Piszczek finally gets forward
Poland were keeping the Ivory Coast at bay a lot better to begin the second half thanks to their shackling of Toure but they still needed to score to win. Many would simply look at Obraniak’s goal and chalk it up to individual brilliance (which it was) but it is important to see how that free kick was earned. Interestingly, it came about because of the defensive work of Poland’s wingers (point #1). Obraniak had tracked back and helped win the ball which came to Kuba who also ran back deep inside his own half to help out. Once Poland gained possession the space Kuba created by coming back was overlapped into by Piszczek. He used his athleticism and skill to win a free kick to the left of Daniel Yeboah’s goal which Obraniak flighted in.
Ivory Coast no Plan B, commit too much
Francois Zahoui had no answer now, his only solution seemed to be the send more men forward. Poland sat deep, kept their shape, and subdued an Ivory Coast team that had no direction. Smuda threw on Pawel Brozek which shifted Lewandowski wide left. He killed the game from this position. Poland won the ball near the half and Sadlok was allowed to walk forward with no one anywhere close to him. He laid the ball to Matuszczyk who slid in Lewandowski again to score, this time killing the match.
Poland played within itself to win an important match.
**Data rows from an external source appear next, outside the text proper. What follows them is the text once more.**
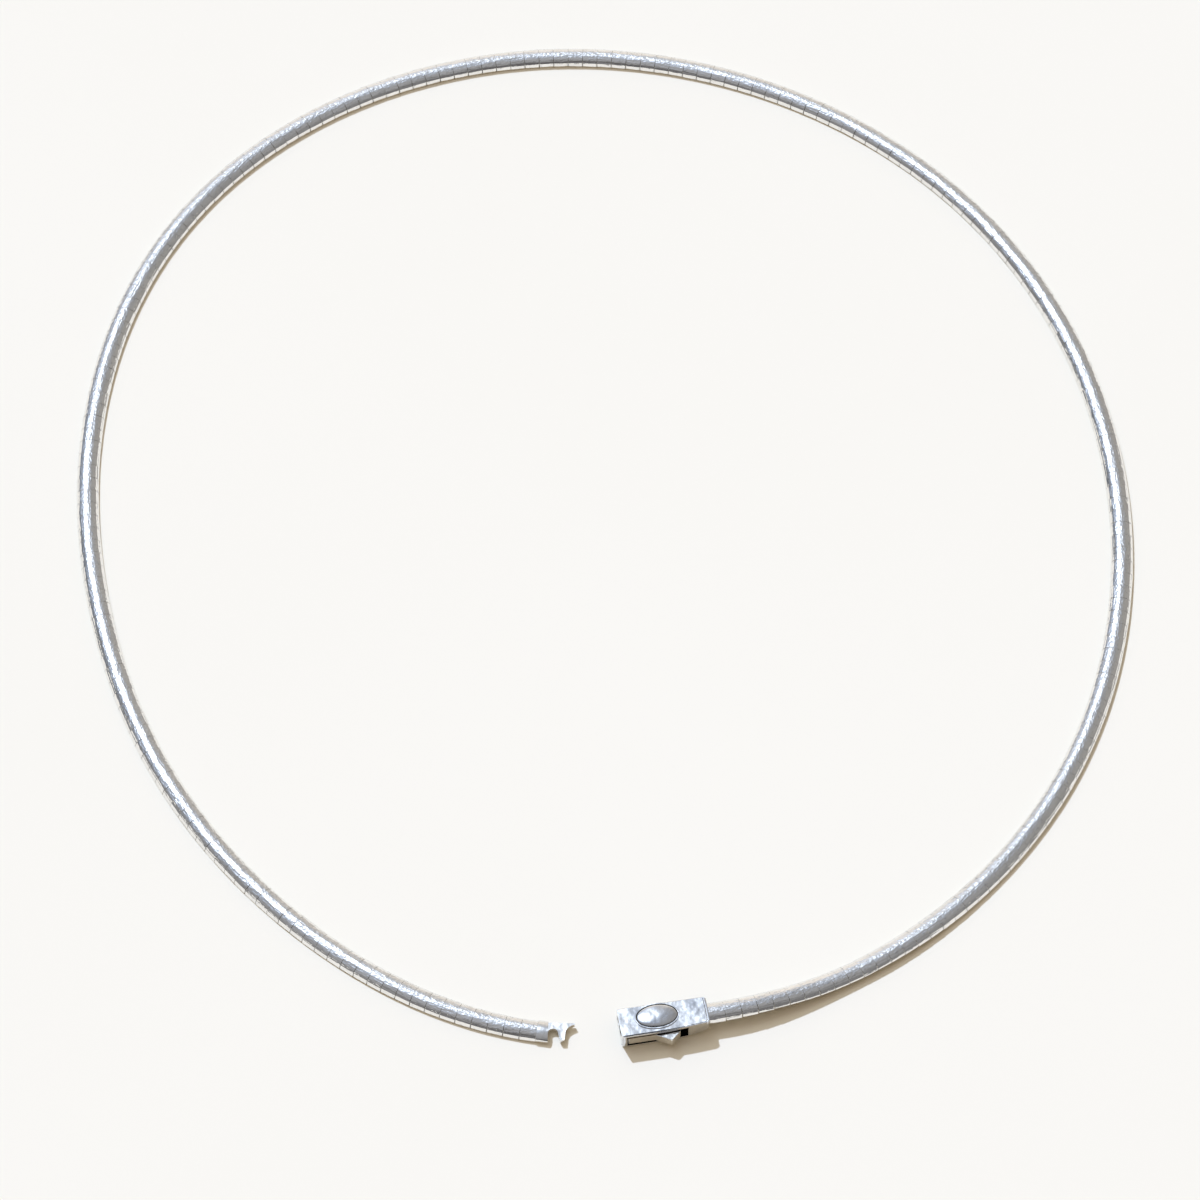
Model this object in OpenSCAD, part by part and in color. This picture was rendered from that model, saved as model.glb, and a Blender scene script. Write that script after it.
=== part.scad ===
// Omega necklace lying open on a surface, in millimetres, +Z up.
// Domed plates ride on a flexible flat core. The free end carries a notched tongue, the other end a box
// clasp with a domed oval on top and a push lever in its outer side.
// The origin is under the middle of the whole necklace, on the surface that it lies on.

/* [Chain] */
// Number of plates from the tongue round to the clasp
plate_count = 217; // [160:1:225]
// Length of chain that each plate takes up
plate_pitch = 1.943; // [1.75:0.001:2.15]
// Clear gap between two plates where they come closest
plate_gap = 0.12; // [0.1:0.01:0.2]
// Width of the chain
chain_w = 2.85; // [2.5:0.05:3.2]
// Height of the chain at the top of its dome
chain_h = 1.2; // [1.1:0.05:1.4]
// Height at which a plate's upright sides turn into its rounded shoulders
side_h = 0.42; // [0.35:0.01:0.5]
// Radius of those shoulders
shoulder_r = 0.45; // [0.35:0.01:0.5]
// Chamfer along the lower edges of a plate
lower_chamfer = 0.2; // [0.1:0.01:0.22]
// Thickness of the sheet that the plates are bent from
sheet_t = 0.22; // [0.15:0.01:0.28]
// Width of the lips turned in under the core, measured from the side
lip_w = 0.6; // [0.45:0.05:0.85]
// Clearance all round between the core and the plates
core_clear = 0.08; // [0.06:0.01:0.12]
// Length of chain over which it climbs from the surface to the clasp
rise_run = 20; // [16:1:40]
// How far the top of the dome lies below the top of the clasp
rise_drop = 0.17; // [0:0.01:0.3]

/* [Tongue] */
// Length of the end cap that closes the chain behind the tongue
cap_l = 1.3; // [1:0.1:1.8]
// Depth to which the core is held in the end cap and in the clasp
core_seat = 0.6; // [0.4:0.05:0.7]
// Length of the tongue beyond the end cap
tongue_l = 3.17; // [2.8:0.01:3.6]
// Width of the tongue
tongue_w = 2.35; // [2:0.05:2.4]
// Thickness of the tongue
tongue_t = 0.6; // [0.5:0.05:0.65]
// Height of the tongue above the underside of the chain
tongue_z = 0.2; // [0.1:0.05:0.3]
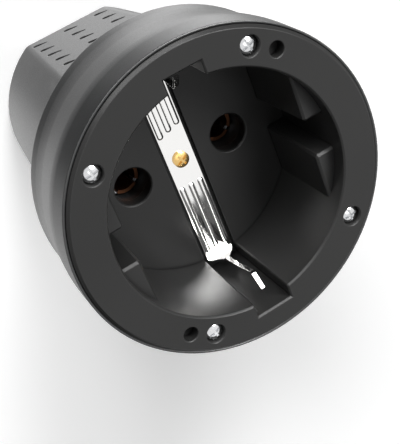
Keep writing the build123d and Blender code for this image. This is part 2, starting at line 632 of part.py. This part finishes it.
def make_carrier():
    """Moulded block behind the floor that holds the contacts and the saddle of the cord clamp."""
    body = rod(CARRIER_R, CARRIER_Z, UNDER_Z)
    body &= block(-FAR, FAR, -CARRIER_HALF, CARRIER_HALF, CARRIER_Z, UNDER_Z)
    tongue_low = TONGUE_TOP - TONGUE_THICK
    body += block(-CLAMP_HALF, CLAMP_HALF, tongue_low, TONGUE_TOP, CLAMP_END_Z, CARRIER_Z)
    saddle = block(
        -CLAMP_HALF, CLAMP_HALF, tongue_low, CLAMP_SPLIT, CLAMP_END_Z, CLAMP_FRONT_Z
    )
    saddle -= rod(CORD_WAY_R, CLAMP_END_Z - OVER, CLAMP_FRONT_Z + OVER)
    saddle -= block(-CLAMP_POST_IN, CLAMP_POST_IN, 0, FAR, CLAMP_END_Z - OVER, CLAMP_FRONT_Z + OVER)
    body += saddle
    for side_x in (-1, 1):
        body += carrier_tower(side_x)
    pocket = BLOCK_SIDE / 2 + SLIP
    for side_x in (-1, 1):
        x = side_x * PIN_X
        body -= rod(SLEEVE_R + FIT, TOWER_END_Z, UNDER_Z + OVER, x)
        spring_low = SLEEVE_TOP_Z - SLEEVE_FINGERS
        body -= rod(SPRING_R + HEAD_WAY, spring_low, UNDER_Z + OVER, x)
        body -= block(x - pocket, x + pocket, -pocket, pocket, TOWER_END_Z - OVER, SLEEVE_END_Z)
        way = Rot(0, 90 * side_x, 0) * rod(TERMINAL_SCREW_HEAD_R + HEAD_WAY, BLOCK_SIDE / 2, FAR)
        body -= Pos(x, 0, TERMINAL_SCREW_Z) * way
        clamp_way = Rot(-90, 0, 0) * rod(
            CLAMP_SCREW_R + THREAD, CLAMP_TOP - CLAMP_SCREW_LENGTH - OVER, CLAMP_TOP
        )
        body -= Pos(side_x * CLAMP_SCREW_X, 0, (CLAMP_END_Z + CLAMP_FRONT_Z) / 2) * clamp_way
    earth_x = EARTH_HALF + SLIP
    earth_low = EARTH_END_Z - SLIP
    body -= block(
        -earth_x, earth_x, EARTH_NEAR - SLIP, EARTH_FAR + SLIP, earth_low, UNDER_Z + OVER
    )
    body -= rod(EARTH_WIRE_WAY_R, CARRIER_Z - OVER, earth_low, 0, EARTH_WIRE_Y)
    way = Rot(-90, 0, 0) * rod(TERMINAL_SCREW_HEAD_R + HEAD_WAY, EARTH_FAR, FAR)
    body -= Pos(0, 0, EARTH_SCREW_Z) * way
    post_end = UNDER_Z - POST_LENGTH - POST_SPARE
    for x, y in POST_PLACES:
        body -= rod(POST_R + FIT, post_end, UNDER_Z + OVER, x, y)
        body -= rod(CARRIER_SCREW_R + SCREW_WAY, CARRIER_Z - OVER, UNDER_Z, x, y)
        head_way = CARRIER_Z + CARRIER_SCREW_HEAD
        body -= rod(CARRIER_SCREW_HEAD_R + HEAD_WAY, CARRIER_Z - OVER, head_way, x, y)
    return body


def make_clamp_bar():
    """Bar of the cord clamp, arched over the cord and seated on the saddle's posts."""
    bar = block(-CLAMP_HALF, CLAMP_HALF, CLAMP_SPLIT, CLAMP_TOP, CLAMP_END_Z, CLAMP_FRONT_Z)
    ends = bar.edges().filter_by(Axis.Z).sort_by(Axis.Y)[-2:]
    bar = fillet(ends, CLAMP_ROUND)
    bar -= rod(CORD_WAY_R, CLAMP_END_Z - OVER, CLAMP_FRONT_Z + OVER)
    way = Rot(-90, 0, 0) * rod(CLAMP_SCREW_R + SCREW_WAY, CLAMP_SPLIT - OVER, CLAMP_TOP + OVER)
    for side_x in (-1, 1):
        bar -= Pos(side_x * CLAMP_SCREW_X, 0, (CLAMP_END_Z + CLAMP_FRONT_Z) / 2) * way
    return bar


def make_pieces():
    """Every piece in its place, under the name of its node."""
    pieces = {
        "rubber_housing": make_housing(),
        "socket_insert": make_insert(),
        "earth_clip": make_clip(),
        "earth_terminal": make_earth_terminal(),
        "contact_carrier": make_carrier(),
        "cord_clamp_bar": make_clamp_bar(),
    }
    clip_screw = screw(CLIP_SCREW_HEAD_R, CLIP_SCREW_HEAD, CLIP_SCREW_R, CLIP_SCREW_LENGTH)
    pieces["earth_clip_screw"] = Pos(0, 0, CLIP_TOP_Z) * Rot(0, 0, CLIP_SCREW_TURN) * clip_screw

    terminal_screw = screw(
        TERMINAL_SCREW_HEAD_R, TERMINAL_SCREW_HEAD, TERMINAL_SCREW_R, TERMINAL_SCREW_LENGTH
    )
    place = Pos(0, EARTH_FAR, EARTH_SCREW_Z) * Rot(-90, 0, 0)
    pieces["earth_terminal_screw"] = place * terminal_screw

    contact = make_line_contact()
    spring = make_spring()
    clamp_screw = screw(CLAMP_SCREW_HEAD_R, CLAMP_SCREW_HEAD, CLAMP_SCREW_R, CLAMP_SCREW_LENGTH)
    for side, side_x in (("left", -1), ("right", 1)):
        turn = Pos(side_x * PIN_X, 0, 0) * Rot(0, 0, 90 - 90 * side_x)
        pieces[f"line_contact_{side}"] = turn * contact
        pieces[f"contact_spring_{side}"] = turn * spring
        head_x = side_x * (PIN_X + BLOCK_SIDE / 2)
        place = Pos(head_x, 0, TERMINAL_SCREW_Z) * Rot(0, 90 * side_x, 0)
        pieces[f"line_terminal_screw_{side}"] = place * terminal_screw
        clamp_z = (CLAMP_END_Z + CLAMP_FRONT_Z) / 2
        place = Pos(side_x * CLAMP_SCREW_X, CLAMP_TOP, clamp_z) * Rot(-90, 0, 0)
        pieces[f"cord_clamp_screw_{side}"] = place * clamp_screw

    carrier_screw = screw(
        CARRIER_SCREW_HEAD_R, CARRIER_SCREW_HEAD, CARRIER_SCREW_R, CARRIER_SCREW_LENGTH
    )
    for number, (x, y) in enumerate(POST_PLACES, 1):
        place = Pos(x, y, CARRIER_Z + CARRIER_SCREW_HEAD) * Rot(180, 0, 0)
        pieces[f"carrier_screw_{number}"] = place * carrier_screw

    face_screw = screw(FACE_SCREW_HEAD_R, FACE_SCREW_HEAD, FACE_SCREW_R, FACE_SCREW_LENGTH)
    bush = make_bush()
    for number, angle in enumerate(FACE_SCREW_ANGLES, 1):
        x, y = on_ring(FACE_SCREW_RING_R, angle)
        pieces[f"face_screw_{number}"] = Pos(x, y, FACE_SCREW_Z) * Rot(0, 0, angle) * face_screw
        pieces[f"face_screw_bush_{number}"] = Pos(x, y, 0) * bush
    return pieces


os.makedirs("parts", exist_ok=True)
for name, shape in make_pieces().items():
    shape.label = name
    export_step(shape, f"parts/{name}.step")
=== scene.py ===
"""Looks of the rubber cable coupler: camera, studio, materials and the finer surface detail.

Metres, in the CAD's own frame: the coupler stands on its neck with the socket's mouth up.
"""
import json
from math import cos, radians

import bpy
from mathutils import Matrix, Vector

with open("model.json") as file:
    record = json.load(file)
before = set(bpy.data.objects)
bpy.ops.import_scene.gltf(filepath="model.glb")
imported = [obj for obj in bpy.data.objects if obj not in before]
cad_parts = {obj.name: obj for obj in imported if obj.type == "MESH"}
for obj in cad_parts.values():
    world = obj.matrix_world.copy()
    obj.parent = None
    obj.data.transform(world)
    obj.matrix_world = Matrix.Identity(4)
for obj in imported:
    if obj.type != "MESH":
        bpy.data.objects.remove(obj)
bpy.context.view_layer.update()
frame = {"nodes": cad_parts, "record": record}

WHITE = (1.0, 1.0, 1.0, 1.0)

# The photograph's viewpoint, in the part's own frame
CAMERA_PLACE = (-0.0410, 0.0797, 0.1900)
CAMERA_RIGHT = (0.8390, -0.3329, 0.4304)
CAMERA_UP = (0.4970, 0.7908, -0.3572)
CAMERA_BACK = (-0.2214, 0.5136, 0.8290)
CAMERA_LENS = 83.28          # millimetres
CAMERA_SENSOR = 36.0         # millimetres
CAMERA_CLIP_START = 0.01

FLOOR_HALF = 3.0
FLOOR_HEIGHT = -0.0001       # a little under the neck's end, so that the two never share a plane
FLOOR_CAMERA_GLOW = 0.13     # brings the unshaded floor to white, for the camera only

# How far up a reflection has to look, as the sine of its height, before it shows the white background
WHITE_FROM, WHITE_FULL = 0.1, 0.4

# The soft lamp that makes the glow on the recess wall
GLOW_PLACE = (0.30, 0.21, 0.515)
GLOW_AIM = (0, 0, 0.04)
GLOW_DIAMETER = 0.27
GLOW_WATTS = 5.4

# Soft panels of the studio: direction, full inside this angle, gone outside this angle, level
WORLD_PANELS = (
    # low ones, seen in the rubber
    ((0.0, 0.0, -1.0), 0, 26, 0.96),
    ((0.40, 0.23, -0.888), 0, 20, 1.84),
    ((0.107, 0.419, -0.902), 0, 20, 0.5),
    ((-0.37, -0.29, -0.88), 0, 22, 0.96),
    ((0.72, 0.3, -0.62), 5, 34, 1.48),
    ((0.2, -0.55, -0.81), 5, 34, 0.88),
    # overhead, seen in the strip and the face
    ((0.225, -0.478, 0.849), 6, 14, 0.72),
    ((-0.17, -0.40, 0.90), 6, 20, 0.60),
    ((0.22, -0.51, 0.83), 14, 36, 0.09),
    ((0.0, 0.0, 1.0), 2, 16, 2.6),
    ((0.0, 0.0, 1.0), 20, 88, 0.12),
    # round the horizon, seen from the sides
    ((0.1, -1.0, -0.1), 10, 42, 0.64),
    ((-1.0, 0.0, -0.1), 10, 42, 0.48),
    ((1.0, 0.0, -0.1), 10, 42, 0.4),
    # from behind the mouth, seen in the bevels
    ((-0.19, 0.855, 0.48), 6, 22, 10.2),
    ((0.29, 0.80, 0.50), 4, 13, 24.0),
)

# Outer edges are rounded in the normal alone, and their colour is lightened as wear and painted highlight;
# creases are found by how open a point is, and get painted shade
EDGE_SAMPLES = 12
RUBBER_EDGE_RADIUS = 0.0004
MOULDED_EDGE_RADIUS = 0.0002
CREASE_REACH = 4             # in edge radii
OPEN_FROM, OPEN_FULL = 0.75, 0.92
CREASE_FROM, CREASE_FULL = 0.92, 0.55
EDGE_FROM, EDGE_FULL = 0.985, 0.9


class Nodes:
    """A node tree, with short calls for the nodes used here."""

    def __init__(self, tree):
        self.tree = tree

    def node(self, kind, **settings):
        made = self.tree.nodes.new(kind)
        for key, value in settings.items():
            setattr(made, key, value)
        return made

    def link(self, source, target):
        self.tree.links.new(source, target)

    def fill(self, target, value):
        """Link a socket or set a plain value. None leaves the target as it is."""
        if isinstance(value, bpy.types.NodeSocket):
            self.link(value, target)
        elif value is not None:
            target.default_value = value

    def math(self, operation, a, b=None):
        made = self.node("ShaderNodeMath", operation=operation)
        self.fill(made.inputs[0], a)
        self.fill(made.inputs[1], b)
        return made.outputs[0]

    def dot(self, a, b):
        made = self.node("ShaderNodeVectorMath", operation="DOT_PRODUCT")
        self.fill(made.inputs[0], a)
        self.fill(made.inputs[1], b)
        return made.outputs["Value"]

    def remap(self, value, low, high, new_low=0.0, new_high=1.0, kind="LINEAR"):
        made = self.node("ShaderNodeMapRange", interpolation_type=kind)
        settings = {"Value": value, "From Min": low, "From Max": high, "To Min": new_low, "To Max": new_high}
        for key, setting in settings.items():
            self.fill(made.inputs[key], setting)
        return made.outputs["Result"]


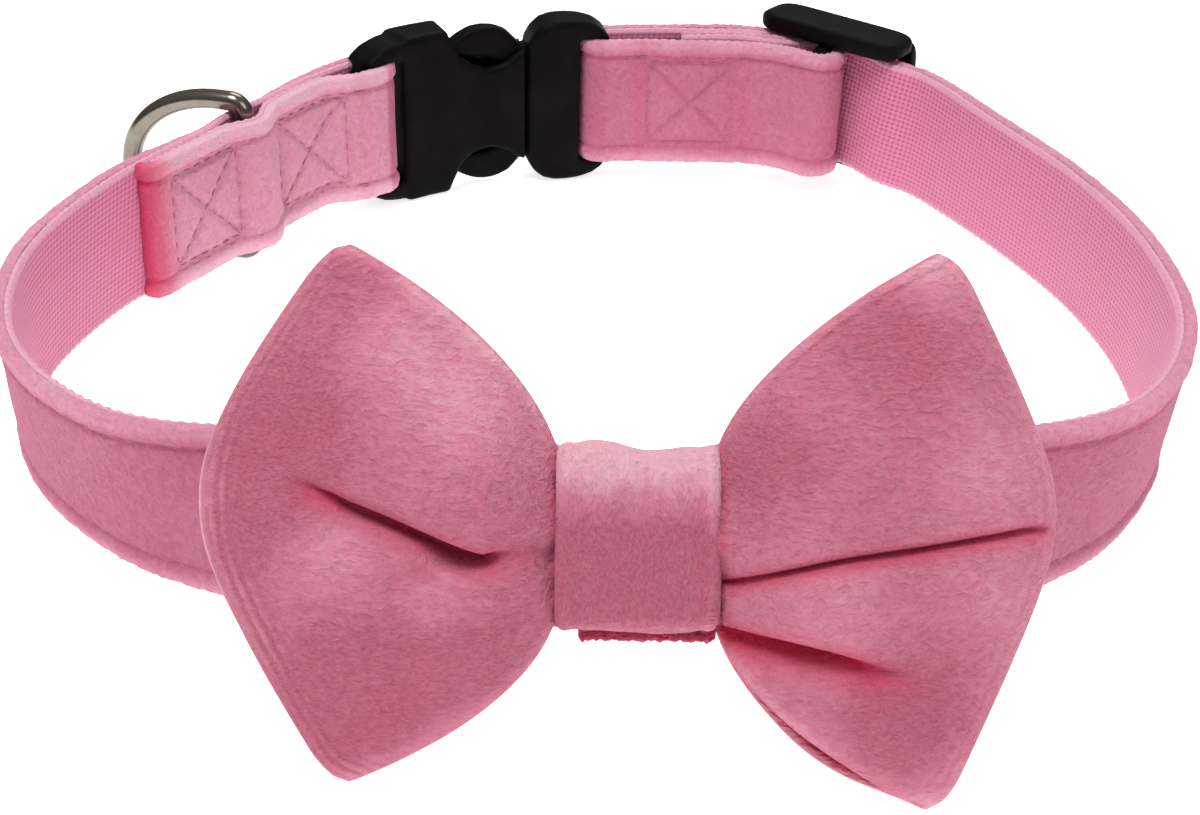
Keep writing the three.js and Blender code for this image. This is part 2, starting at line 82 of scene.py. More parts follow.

Even though it was just a friendly it was a national team debut in a new stadium against a good opponent and it was a match that fans were calling for Smuda’s head if he failed to deliver a win. The future Euro hosts picked when to press, did so as a unit, and took their chances. The back line remains shaky but Fabianski played well to keep Poland in front. An interesting question arises out of this match: If the versatile midfield trio works so well for how Poland needs to play, where does Ireneusz Jelen fill in when healthy? Many want Mierzejewski out and Jelen in, and while the Auxerre attacker is no doubt more talented whether he is more functional is a separate debate.